Using deduced types in other function templates, argument

Question

I have function template:

template<class Ty, 
typename std::enable_if< std::is_arithmetic<Ty>::value >::type* = nullptr >
inline void printBars(std::vector<Ty> const& y,
                  std::function<Ty(Ty)> const& alt);

I wonder if there is some approach to use the type deduced from first function argument in the second argument in order to make possible to use this function template in such way:

#include <cmath>
printBars(y, log10);

Is there?

Answer 1

Any computer science problem can be solved by another level of indirection.

In the public function just let the second argument be of type U, a second template parameter, and forward the call to the real function implementation.

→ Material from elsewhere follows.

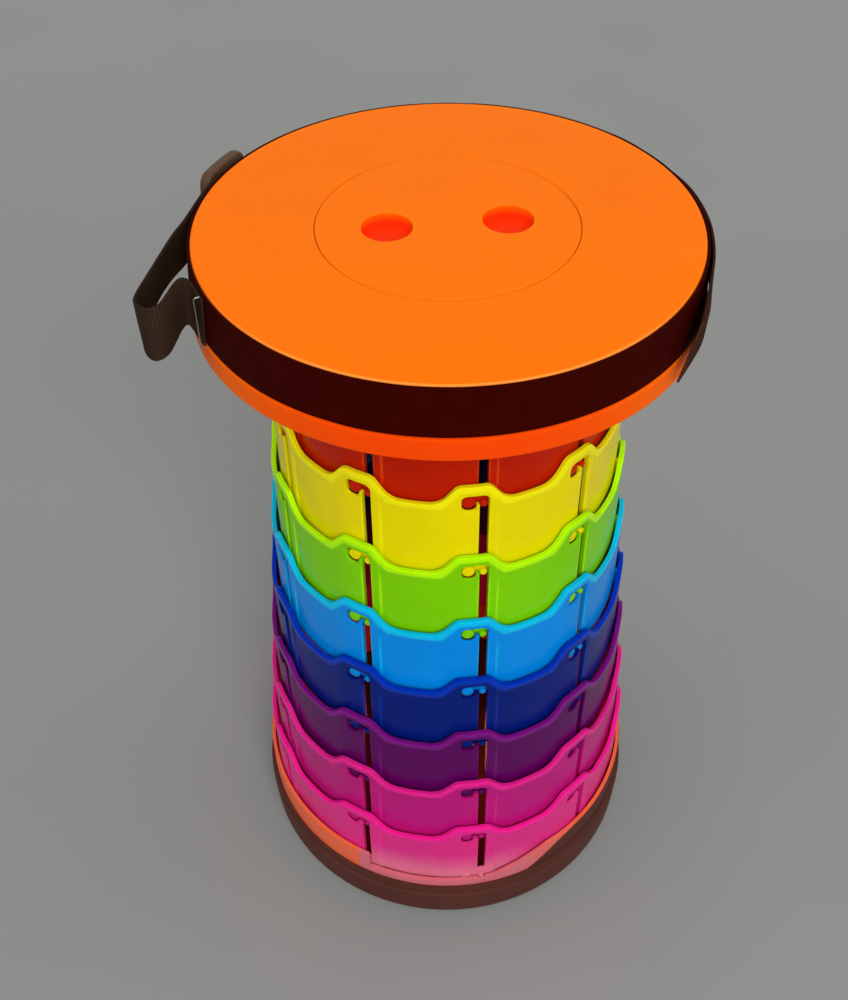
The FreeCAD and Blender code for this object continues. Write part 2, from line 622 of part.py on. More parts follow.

This approach is also necessary if, for example, you want to differentiate between array and pointer argument.

---

Example.

namespace detail{
    template< class T >
    void printBars( std::vector<T> const& y, std::function<T(T)> const& alt)
    {
         // whatever.
    };
}  // namespace detail

template<
    class T, class U,
    class enabled = std::enable_if< std::is_arithmetic<T>::value >::type >
void printBars( std::vector<T> const& y, U const& alt )
{
    detail::printBars_impl<T>( y, alt );
};

Disclaimer: code not touched by compilar's hands, + just out bed (no coffee yet). ;-)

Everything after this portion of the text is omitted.